# START OF Material shown
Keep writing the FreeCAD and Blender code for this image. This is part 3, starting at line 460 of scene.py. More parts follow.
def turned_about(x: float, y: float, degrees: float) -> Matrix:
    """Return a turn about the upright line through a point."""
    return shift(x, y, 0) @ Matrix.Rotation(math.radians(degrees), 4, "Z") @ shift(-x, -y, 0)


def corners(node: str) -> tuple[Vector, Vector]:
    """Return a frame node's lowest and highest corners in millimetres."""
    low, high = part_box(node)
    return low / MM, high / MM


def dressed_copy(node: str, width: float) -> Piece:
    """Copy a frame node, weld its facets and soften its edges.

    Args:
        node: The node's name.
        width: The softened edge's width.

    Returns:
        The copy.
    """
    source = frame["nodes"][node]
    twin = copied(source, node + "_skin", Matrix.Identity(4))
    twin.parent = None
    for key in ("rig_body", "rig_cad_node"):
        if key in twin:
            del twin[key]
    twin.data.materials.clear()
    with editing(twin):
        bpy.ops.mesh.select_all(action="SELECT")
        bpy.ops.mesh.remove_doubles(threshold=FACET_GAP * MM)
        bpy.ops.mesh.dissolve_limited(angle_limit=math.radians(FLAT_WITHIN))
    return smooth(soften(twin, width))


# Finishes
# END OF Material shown
# START OF Material shown
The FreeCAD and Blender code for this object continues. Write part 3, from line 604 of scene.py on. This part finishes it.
# END OF Material shown
» Work to complete
Repeat the entries above verbatim, but only from the line that has "Keep writing the" down to the line that has "return shift(x, y, 0)", inclusive.

» Correct answer
Keep writing the FreeCAD and Blender code for this image. This is part 3, starting at line 460 of scene.py. More parts follow.
def turned_about(x: float, y: float, degrees: float) -> Matrix:
    """Return a turn about the upright line through a point."""
    return shift(x, y, 0) @ Matrix.Rotation(math.radians(degrees), 4, "Z") @ shift(-x, -y, 0)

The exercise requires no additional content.